Alternatively, one can escalate the degree of lethality used, and transition to lethal force. Imagine a scenario where there is effectively a PR trap; a convoy (military or PMC) is IED’d, and a vehicle immobilised. The personnel are then mobbed by a crowd of 100 people in a pre-planned manner. At that point the options, assuming individual less-lethal rounds are not effective on the crowd, are either to increase in scope or lethality. Does a sane commander prefer to accept the use of a chemical agent, or risk a PR nightmare that would result from video footage of 30 or 40 people being shot in order to protect the lives of the convoy personnel? It would only take a couple of rounds being fired in that scenario to justify a full-scale, pre-planned fire-fight, and suddenly, the incidents of Sept. 16 would seem more akin to a birdbath than bloodbath – think Haiditha on steroids, with live footage for continual replay by Al-Jazeera and CNN.

Of course, the use of CS gas is a substantial rubicon, that opens a Pandora’s Box of other problems, not least of which is an accusation of the use of chemical weapons. A tit-for-tat apologist would point out that IEDs involving the use of chlorine and other ‘irritants’ that have lethal effect are popular with Iraqi insurgents in certain areas and circumstances, but that is hardly justification. The use of CS gas requires in Iraq by US forces requires the authorisation by very senior management, due to very real and very sensitive PR ramifications. Unfortunately, this situation creates a dangerous PR trap that will not be able to be dealt with, because of the lack of an appropriate weapon system and the inability to deploy said weapon system quickly.

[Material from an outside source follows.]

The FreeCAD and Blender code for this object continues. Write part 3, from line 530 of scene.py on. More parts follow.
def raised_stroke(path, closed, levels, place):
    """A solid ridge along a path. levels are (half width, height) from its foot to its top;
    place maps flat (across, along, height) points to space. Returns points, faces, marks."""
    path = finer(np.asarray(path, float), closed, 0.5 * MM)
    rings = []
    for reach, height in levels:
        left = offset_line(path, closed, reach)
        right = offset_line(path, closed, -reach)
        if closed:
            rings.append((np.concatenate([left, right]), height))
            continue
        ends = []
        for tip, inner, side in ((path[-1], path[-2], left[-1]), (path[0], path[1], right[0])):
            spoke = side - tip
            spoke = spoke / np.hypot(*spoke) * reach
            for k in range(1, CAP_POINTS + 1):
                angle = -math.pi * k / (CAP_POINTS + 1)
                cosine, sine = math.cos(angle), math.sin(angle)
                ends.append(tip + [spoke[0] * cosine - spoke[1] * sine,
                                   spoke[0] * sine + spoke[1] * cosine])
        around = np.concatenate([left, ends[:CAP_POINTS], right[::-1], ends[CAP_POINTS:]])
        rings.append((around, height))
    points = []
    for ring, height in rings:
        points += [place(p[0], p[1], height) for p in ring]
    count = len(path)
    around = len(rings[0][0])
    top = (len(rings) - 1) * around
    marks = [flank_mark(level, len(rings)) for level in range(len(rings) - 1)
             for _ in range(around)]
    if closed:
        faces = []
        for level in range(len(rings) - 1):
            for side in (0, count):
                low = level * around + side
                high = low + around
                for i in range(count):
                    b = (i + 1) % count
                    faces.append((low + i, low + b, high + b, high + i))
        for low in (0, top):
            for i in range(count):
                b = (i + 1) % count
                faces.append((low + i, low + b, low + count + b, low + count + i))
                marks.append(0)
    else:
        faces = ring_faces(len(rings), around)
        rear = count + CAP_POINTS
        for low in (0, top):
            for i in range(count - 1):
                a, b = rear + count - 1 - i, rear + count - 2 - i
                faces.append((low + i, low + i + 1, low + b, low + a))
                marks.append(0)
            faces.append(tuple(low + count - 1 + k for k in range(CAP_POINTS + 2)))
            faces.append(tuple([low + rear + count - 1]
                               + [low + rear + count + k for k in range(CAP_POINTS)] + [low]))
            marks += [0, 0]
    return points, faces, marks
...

In the days of the strategic corporal in the Counter-Insurgency scenario, soldiers must be able to operate across the use of force spectrum with a tempo that this variable situation requires. For those unfamiliar with the term, it was developed by the British in response to the combination of media and military operations – that a corporal (commanding 4-8 men) can make decisions that have a strategic effect. If the soldiers and marines on the ground are not trusted to make decisions of this nature, we must examine whether we think these soldiers and marines, in the rapidly developing situation and understanding the threat are incapable of making such decisions, and if so, why? Is it lack of training or lack of trust? This is a pretty fundamental problem when one considers the risk that, while low probability, would have a massive effect, “Massacre of 50 Iraqis by US troops – footage at 11”

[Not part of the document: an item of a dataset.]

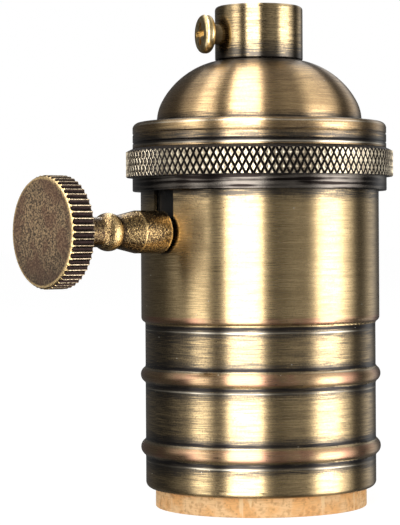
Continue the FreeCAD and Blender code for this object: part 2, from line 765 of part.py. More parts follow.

CS gas has bad press, but it has its time and place. If Blackwater did indeed release the CS Gas from the helicopter accidentally, which seems to be the simplest solution (Achem’s Razor, anyone?), it is fair to believe that the convoy did not release more CS gas, but smoke. If the release by both vehicles were deliberate, that is a whole other matter; that this might have been deliberate is the most worrying problem of all – there should have been accountability, and following the incident there should have been remedial action taken resulting from the accident. Why did the CS gas get released; was it poorly marked, poorly placed, who authorised the use of CS gas, or smoke, at that time by those means? Smoke was part of a standard operating procedure which was similarly deemed harmful to the operational intent by the military.

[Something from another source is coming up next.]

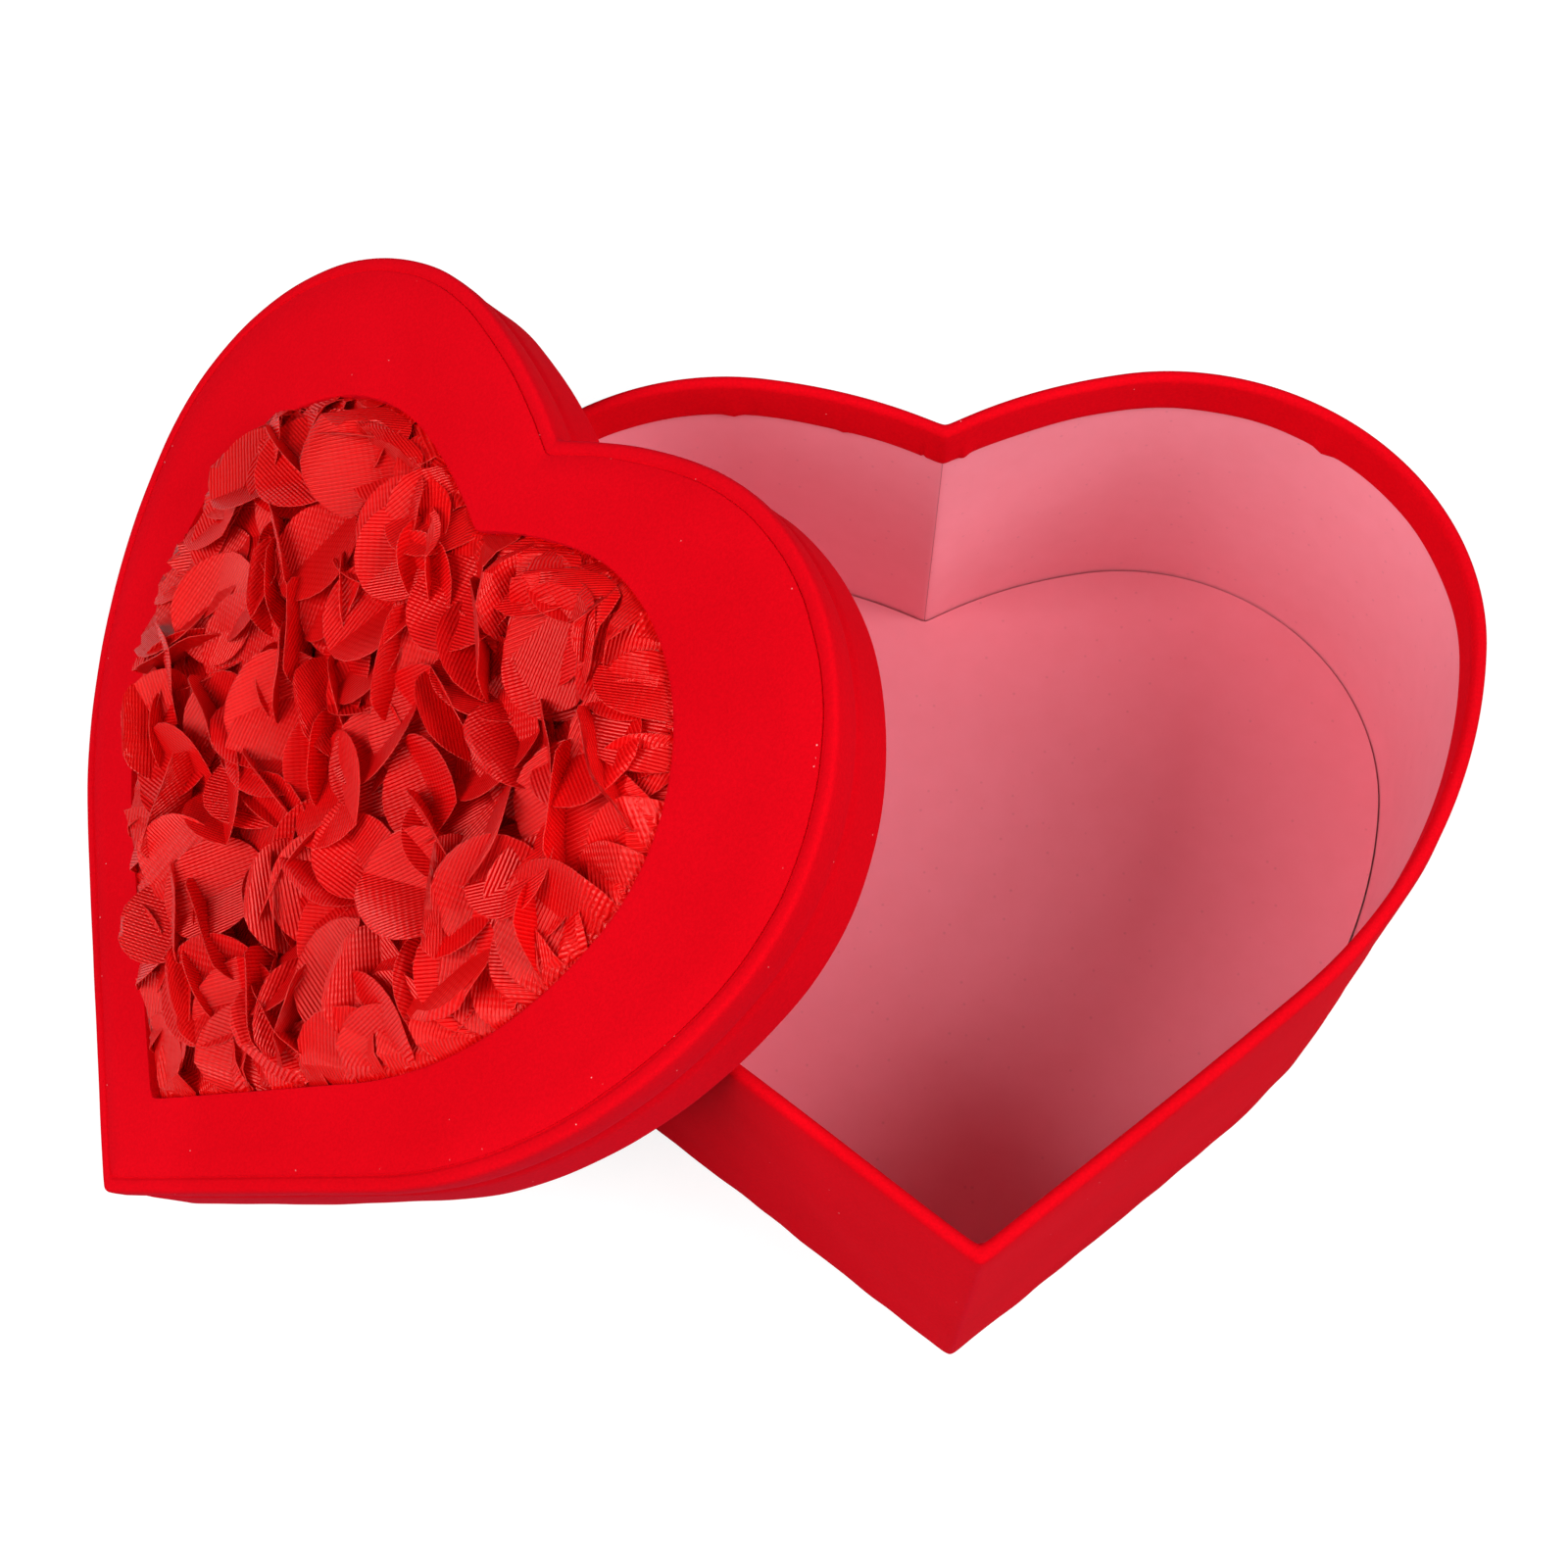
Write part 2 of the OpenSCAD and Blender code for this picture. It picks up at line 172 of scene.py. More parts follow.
@dataclass(frozen=True)
class HeartPath:
    """The heart's outline: a straight side, then flank, lobe and cleft arcs, mirrored.

    The stations of the side and of the cleft arc are bunched towards the middle line, by
    a power of their share of the way.
    """

    side_len: float = 81.0
    side_angle: float = 38.2
    flank_r: float = 125.0
    flank_turn: float = 42.0
    lobe_r: float = 59.0
    lobe_turn: float = 111.5
    cleft_r: float = 140.0
    corner_soft: float = 0.9
    cleft_slope: float = 0.55
    bunching: float = 1.8
    shifts: tuple[HandShift, ...] = ()
    counts: tuple[int, int, int, int] = (56, 60, 84, 44)

    @staticmethod
    def right_of(angle: Array) -> Array:
        """Unit vector (sin a, -cos a) to the right of a heading of a degrees."""
        turn = np.radians(angle)
        return np.stack([np.sin(turn), -np.cos(turn)], axis=-1)

    def centres(self) -> tuple[Array, Array, Array, Array]:
        """Places that the half outline is drawn from.

        Each arc's centre lies on the line from the last centre through their joint, so
        that the arcs meet without a corner.

        Returns:
            End of the straight side, then the centres of the flank, lobe and cleft arcs.
        """
        flank_end = self.side_angle + self.flank_turn
        lobe_end = flank_end + self.lobe_turn
        heading = np.radians(self.side_angle)
        end = self.side_len * np.array([np.cos(heading), np.sin(heading)])
        flank = end - self.flank_r * self.right_of(self.side_angle)
        lobe = flank + (self.flank_r - self.lobe_r) * self.right_of(flank_end)
        cleft = lobe + (self.lobe_r - self.cleft_r) * self.right_of(lobe_end)
        return end, flank, lobe, cleft

    @property
    def middle(self) -> float:
        """Half of the outline's length along Y, where the part's frame has its origin."""
        lobe = self.centres()[2]
        return (lobe[1] + self.lobe_r) / 2

    def half(self, off: Array, ratio: float = 1.0) -> Array:
        """Right half from tip to cleft, for each offset.

        An offset curve keeps the arcs' centres and adds the offset to their radii. The
        straight side runs from the mitred tip, and the cleft arc stops on the middle line.

        Args:
            off: Offsets outwards from the drawn outline, one for each profile point.
            ratio: Size of the drawn outline, before the offset is added.

        Returns:
            Points shaped (stations, offsets, 2), with the drawn tip at the origin.
        """
        end, flank, lobe, cleft = self.centres()
        flank_end = self.side_angle + self.flank_turn
        lobe_end = flank_end + self.lobe_turn
        off = np.atleast_1d(np.asarray(off, float))
        line, arc_a, arc_b, arc_c = self.counts
        share = (np.arange(line) / line) ** self.bunching
        tip = np.stack([0 * off, -off / math.cos(math.radians(self.side_angle))], -1)
        stop = ratio * end + off[:, None] * self.right_of(self.side_angle)
        side = tip + share[:, None, None] * (stop - tip)
        parts = [side]
        for centre, radius, start, turn, count in (
            (flank, self.flank_r, self.side_angle, self.flank_turn, arc_a),
            (lobe, self.lobe_r, flank_end, self.lobe_turn, arc_b),
        ):
            angle = start + turn * np.arange(count) / count
            reach = (ratio * radius + off)[None, :, None]
            parts.append(ratio * centre + reach * self.right_of(angle)[:, None, :])
        reach = ratio * self.cleft_r + off
        last = 180 - np.degrees(np.arcsin(-ratio * cleft[0] / reach))
        share = 1 - (1 - np.arange(arc_c + 1) / arc_c) ** self.bunching
        angle = lobe_end + share[:, None] * (last - lobe_end)
        parts.append(ratio * cleft + reach[None, :, None] * self.right_of(angle))
        return np.concatenate(parts)

    def loop(self, off: Array, ratio: float = 1.0) -> Array:
        """Whole outline, about its own middle, with soft corners and hand-made shifts.

        A corner on the middle line is eased: y grows by the slope times the difference
        between the soft and the true distance from that line.

        Args:
            off: Offsets outwards, one for each profile point.
            ratio: Size of the drawn outline.

        Returns:
            Points shaped (stations, offsets, 2), from the tip round by the right side.
        """
        half = self.half(off, ratio)
        x = half[..., 0]
        low = half[..., 1] < ratio * self.middle
        slope = np.where(low, math.tan(math.radians(self.side_angle)), self.cleft_slope)
        soft = np.sqrt(x**2 + self.corner_soft**2) - x
        half = np.stack([x, half[..., 1] + soft * slope], -1)
        left = half[-2:0:-1] * np.array([-1.0, 1.0])
        whole = np.concatenate([half, left])
        for shift in self.shifts:
            whole = shift.apply(whole)
        return whole - np.array([0.0, self.middle * ratio])

    def along(self) -> Array:
        """Share of the way round the loop at each station, from 0 up to 1."""
        run, total = runs(self.loop(np.zeros(1))[:, 0])
        return run / total

    def half_of(self, points: Array, side: Side) -> Array:
        """Stations of one half, without the tip's and the cleft's own.

        Args:
            points: Points of the whole loop, by station.
            side: Which half.

        Returns:
            The half's points.
        """
        cleft = sum(self.counts)
        return points[1:cleft] if side is Side.RIGHT else points[cleft + 1 :]

    def corner_of(self, points: Array, reach: float, corner: Corner) -> Array:
        """Stations near the tip or the cleft, in order across the corner.

        Args:
            points: Points of the whole loop, by station.
            reach: Largest distance from the middle line.
            corner: Which corner.

        Returns:
            The corner's points.
        """
        count = len(points)
        rolled = points if corner is Corner.CLEFT else np.roll(points, count // 2, axis=0)
        near = np.abs(rolled[:, 0, 0]) < reach
        return rolled[near & (np.abs(np.arange(count) - count // 2) < count // 5)]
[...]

This CS incident, like so many others, gives an example of why there must be an independent auditing and investigating regime of the private military companies, both in Iraq and worldwide. Were such a system in place, the accident would have been investigated, the results promulgated and everyone – including the Iraqis – made aware of the circumstances. As it is, we are left in a, “Did any investigation really take place?” situation, with the poor taste in our mouth that the PMCs were allowed to act in a manner that runs contrary to meeting the political and operational intent.